Dataset extract —
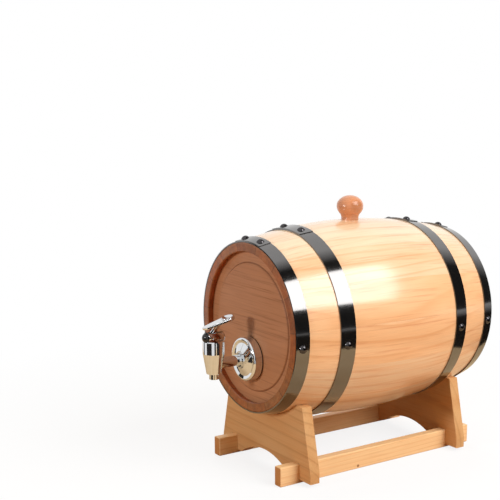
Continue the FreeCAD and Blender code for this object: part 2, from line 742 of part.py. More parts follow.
def make_spring():
    """Round-wire compression spring between the stem's foot and the bonnet's roof.

    One turn is lofted through SPRING_SECTIONS sections of the wire, each with SPRING_SIDES corners.
    """
    low = seal_top() + STEM_FOOT_THICKNESS + SPRING_WIRE_RADIUS + SPRING_SEAT
    high = chamber_roof() - SPRING_WIRE_RADIUS - SPRING_SEAT
    pitch = (high - low) / SPRING_TURNS
    rise = pitch / (2 * math.pi)
    sections = []
    for step in range(SPRING_TURNS * SPRING_SECTIONS + 1):
        turns = step / SPRING_SECTIONS
        outward = V(math.cos(2 * math.pi * turns), math.sin(2 * math.pi * turns), 0)
        centre = outward * SPRING_MEAN_RADIUS + V(0, 0, pitch * turns)
        across = V(-centre.y, centre.x, rise).cross(outward)
        across.normalize()
        corners = []
        for side in range(SPRING_SIDES):
            turn = 2 * math.pi * side / SPRING_SIDES
            corners.append(centre + (outward * math.cos(turn) + across * math.sin(turn)) * SPRING_WIRE_RADIUS)
        sections.append(loop(corners))
    coil = Part.makeLoft(sections, True, True)
    return coil.translated(tap_point(0, 0, low))


# Cradle
def board_front(index):
    """The lower y of the front board (0) or the rear board (1), between a quarter hoop and an end hoop."""
    if index == 0:
        return CASK_Y - END_HOOP_INSIDE + FRONT_BOARD_GAP
    return CASK_Y + END_HOOP_INSIDE - REAR_BOARD_GAP - BOARD_THICKNESS


def rail_centres():
    """The x of the two rails' centres, left and right."""
    centre = RAIL_INNER + RAIL_WIDTH / 2
    return -centre, centre


def cask_envelope():
    """Round body that leaves the saddle's clearance round the staves."""
    offset = SADDLE_CLEARANCE
    edges = [
        curve_along(-HALF_LENGTH, HALF_LENGTH, offset),
        line(V(surface_radius(HALF_LENGTH, offset), HALF_LENGTH, 0), V(0, HALF_LENGTH, 0)),
        line(V(0, HALF_LENGTH, 0), V(0, -HALF_LENGTH, 0)),
        line(V(0, -HALF_LENGTH, 0), V(surface_radius(-HALF_LENGTH, offset), -HALF_LENGTH, 0)),
    ]
    return turned(Part.Wire(Part.__sortEdges__(edges)), V(0, 1, 0)).translated(CASK_CENTRE)


def screw_low():
    return SCREW_RECESS


def make_board(index):
    """Board with sloped sides, horns, a saddle, an arch, feet and notches for the rails."""
    front = board_front(index)
    foot_top = BOARD_CLEAR + FOOT_HEIGHT
    right = [
        (BOARD_HALF_FOOT, BOARD_CLEAR),
        (BOARD_HALF_FOOT, foot_top),
        (BOARD_HALF_TOP, BOARD_TOP),
    ]
    outline = [V(x, front, z) for x, z in right] + [V(-x, front, z) for x, z in reversed(right)]
    board = Part.Face(loop(outline)).extrude(V(0, BOARD_THICKNESS, 0))
    board = board.makeFillet(BOARD_EDGE, [edge for edge in board.Edges if edge.BoundBox.YLength < BOARD_EDGE])
    through = BOARD_THICKNESS + 2
    arch = rod(ARCH_RADIUS, V(0, front - 1, ARCH_APEX - ARCH_RADIUS), V(0, 1, 0), through)
    cuts = [cask_envelope(), arch]
    for x in rail_centres():
        half = RAIL_WIDTH / 2 + NOTCH_FIT
        cuts.append(slab(V(x - half, front - 1, 0), V(x + half, front - 1 + through, RAIL_HEIGHT + NOTCH_FIT)))
        bottom = V(x, front + BOARD_THICKNESS / 2, screw_low())
        cuts.append(rod(SCREW_RADIUS + SCREW_FIT, bottom, V(0, 0, 1), SCREW_LENGTH + SCREW_FIT))
    return board.cut(cuts)


def make_rail(x):
    """Rail with rounded edges and countersunk holes for its two screws."""
    front = board_front(0) - RAIL_OVERHANG
    rear = board_front(1) + BOARD_THICKNESS + RAIL_OVERHANG
    half = RAIL_WIDTH / 2
    rail = slab(V(x - half, front, 0), V(x + half, rear, RAIL_HEIGHT))
    rail = rail.makeFillet(RAIL_EDGE, rail.Edges)
    for index in (0, 1):
        bottom = V(x, board_front(index) + BOARD_THICKNESS / 2, 0)
        rail = rail.cut(rod(SCREW_RADIUS + SCREW_FIT, bottom, V(0, 0, 1), RAIL_HEIGHT))
        wide = SCREW_HEAD_RADIUS + SCREW_FIT
        rail = rail.cut(rod(wide, bottom, V(0, 0, 1), SCREW_RECESS))
        sink = Part.makeCone(wide, SCREW_RADIUS + SCREW_FIT, SCREW_HEAD_HEIGHT, bottom + V(0, 0, SCREW_RECESS))
        rail = rail.cut(sink)
    return rail


def make_cradle_screws():
    """Four countersunk screws, up through the rails into the boards."""
    screws = []
    for x in rail_centres():
        for index in (0, 1):
            bottom = V(x, board_front(index) + BOARD_THICKNESS / 2, screw_low())
            head = Part.makeCone(SCREW_HEAD_RADIUS, SCREW_RADIUS, SCREW_HEAD_HEIGHT, bottom)
            screws.append(head.fuse(rod(SCREW_RADIUS, bottom, V(0, 0, 1), SCREW_LENGTH)))
    return Part.makeCompound(screws)


# Every node of the cask is made about the cask's own centre, then set on the cradle.
def cask_nodes():
    nodes = {"bung_stave": make_bung_stave()}
    for index in range(1, STAVE_COUNT):
        nodes[f"stave_{index:02d}"] = make_stave(index)
    nodes["front_head"] = make_front_head()
    nodes["rear_head"] = make_rear_head()
    hoops = [
        ("front_end", -END_HOOP_CENTRE, END_HOOP_WIDTH, FRONT_LAP_ANGLES),
        ("front_quarter", -QUARTER_HOOP_CENTRE, QUARTER_HOOP_WIDTH, FRONT_LAP_ANGLES),
        ("rear_quarter", QUARTER_HOOP_CENTRE, QUARTER_HOOP_WIDTH, REAR_LAP_ANGLES),
        ("rear_end", END_HOOP_CENTRE, END_HOOP_WIDTH, REAR_LAP_ANGLES),
    ]
    for name, centre, width, lap_angles in hoops:
        nodes[f"{name}_hoop"] = make_hoop(centre, width, lap_angles)
        nodes[f"{name}_rivets"] = make_rivets(centre, lap_angles)
    return nodes


def tap_nodes():
    return {
        "tap_body": make_tap_body(),
        "nozzle": make_nozzle(),
        "rosette": make_rosette(),
        "outer_gasket": make_washer(ROSETTE_RADIUS - ROSETTE_WALL / 2, rosette_back(), GASKET_THICKNESS),
        "inner_washer": make_washer(WASHER_RADIUS, head_inside(), WASHER_THICKNESS),
        "back_nut": make_back_nut(),
        "bonnet": make_bonnet(),
        "knuckle_plug": make_knuckle_plug(),
        "pivot_pin": make_pivot_pin(),
        "lever": make_lever(),
        "link_pin": make_link_pin(),
        "valve_stem": make_stem(),
        "valve_seal": make_seal(),
        "return_spring": make_spring(),
    }


def cradle_nodes():
    left, right = rail_centres()
    return {
        "front_board": make_board(0),
        "rear_board": make_board(1),
        "left_rail": make_rail(left),
        "right_rail": make_rail(right),
        "cradle_screws": make_cradle_screws(),
    }


def main():
    os.makedirs("parts", exist_ok=True)
    nodes = cask_nodes()
    nodes["bung"] = make_bung()
    nodes.update(tap_nodes())
    nodes = {name: shape.translated(CASK_CENTRE) for name, shape in nodes.items()}
    nodes.update(cradle_nodes())
    for name, shape in nodes.items():
        shape.exportStep(os.path.join("parts", name + ".step"))
        state = "ok" if shape.isValid() and shape.Volume > 0 else "BAD"
        print(name, len(shape.Solids), round(shape.Volume, 1), state)


main()
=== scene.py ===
"""Looks of a small wooden cask with a lever tap on a two-board cradle, built on its fixed frame."""

import json
import logging
import math
from dataclasses import dataclass, field
from enum import Enum

import bpy
from mathutils import Matrix, Quaternion, Vector


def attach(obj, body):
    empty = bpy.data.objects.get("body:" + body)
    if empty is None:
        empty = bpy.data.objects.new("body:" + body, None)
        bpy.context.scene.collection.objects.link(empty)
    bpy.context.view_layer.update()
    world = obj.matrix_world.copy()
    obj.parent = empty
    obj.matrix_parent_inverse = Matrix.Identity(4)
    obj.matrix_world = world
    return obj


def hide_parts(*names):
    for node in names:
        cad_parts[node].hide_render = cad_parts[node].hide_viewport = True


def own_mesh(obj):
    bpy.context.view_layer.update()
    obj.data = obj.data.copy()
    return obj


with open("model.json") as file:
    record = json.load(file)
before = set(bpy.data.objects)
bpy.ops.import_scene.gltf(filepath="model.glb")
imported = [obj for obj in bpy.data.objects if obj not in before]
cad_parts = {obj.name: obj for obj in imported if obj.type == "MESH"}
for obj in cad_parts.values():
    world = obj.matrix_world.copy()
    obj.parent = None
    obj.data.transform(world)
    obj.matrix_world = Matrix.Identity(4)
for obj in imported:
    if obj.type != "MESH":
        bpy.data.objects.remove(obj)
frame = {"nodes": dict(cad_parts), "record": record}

LOG = logging.getLogger("cask")
MM = 0.001
PHOTO_SIDE = 500

CASK_MIDDLE_MM = (0.0, 26.2, 154.6)
NEAR_TAP = (0.0, -0.146, 0.13)
UPWARD = (0.0, 0.0, 1.0)

Socket = bpy.types.NodeSocket
Tree = bpy.types.NodeTree
Colour = Socket | tuple[float, float, float, float]

MATH = "ShaderNodeMath"
VECTOR_MATH = "ShaderNodeVectorMath"
MAP_RANGE = "ShaderNodeMapRange"
COLOUR_MIX = "ShaderNodeMix"
NOISE = "ShaderNodeTexNoise"


def linear(code: str) -> tuple[float, float, float, float]:
    """Turn an sRGB hex colour into linear RGBA.

    Args:
        code: six hex digits with a leading #.

    Returns:
        Linear red, green and blue, and an alpha of 1.
    """
    parts = [int(code[i:i + 2], 16) / 255 for i in (1, 3, 5)]
    shades = [c / 12.92 if c <= 0.04045 else ((c + 0.055) / 1.055) ** 2.4 for c in parts]
    return (*shades, 1.0)


def add_node(
    tree: Tree, kind: str, settings: dict | None = None, links: dict | None = None
) -> bpy.types.Node:
    """Add a node with its settings and links.

    Args:
        tree: the node tree it goes in.
        kind: the node's type, such as MATH.
        settings: attributes, input values by socket name or number, and a ramp's "stops" as
            (place, hex) pairs.
        links: the output socket that feeds each input, by the input's name or number.

    Returns:
        The new node.
    """
    node = tree.nodes.new(kind)
    for key, value in (settings or {}).items():
        if key == "stops":
            elements = node.color_ramp.elements
            while len(elements) < len(value):
                elements.new(0.5)
            for element, (place, code) in zip(elements, value):
                element.position = place
                element.color = linear(code)
        elif isinstance(key, str) and hasattr(node, key):
            setattr(node, key, value)
        else:
            node.inputs[key].default_value = value
    for key, source in (links or {}).items():
        tree.links.new(source, node.inputs[key])
    return node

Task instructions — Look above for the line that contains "nodes.update(tap_nodes())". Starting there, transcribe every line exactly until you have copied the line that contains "if empty is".

Output for this task —
    nodes.update(tap_nodes())
    nodes = {name: shape.translated(CASK_CENTRE) for name, shape in nodes.items()}
    nodes.update(cradle_nodes())
    for name, shape in nodes.items():
        shape.exportStep(os.path.join("parts", name + ".step"))
        state = "ok" if shape.isValid() and shape.Volume > 0 else "BAD"
        print(name, len(shape.Solids), round(shape.Volume, 1), state)


main()
=== scene.py ===
"""Looks of a small wooden cask with a lever tap on a two-board cradle, built on its fixed frame."""

import json
import logging
import math
from dataclasses import dataclass, field
from enum import Enum

import bpy
from mathutils import Matrix, Quaternion, Vector


def attach(obj, body):
    empty = bpy.data.objects.get("body:" + body)
    if empty is None:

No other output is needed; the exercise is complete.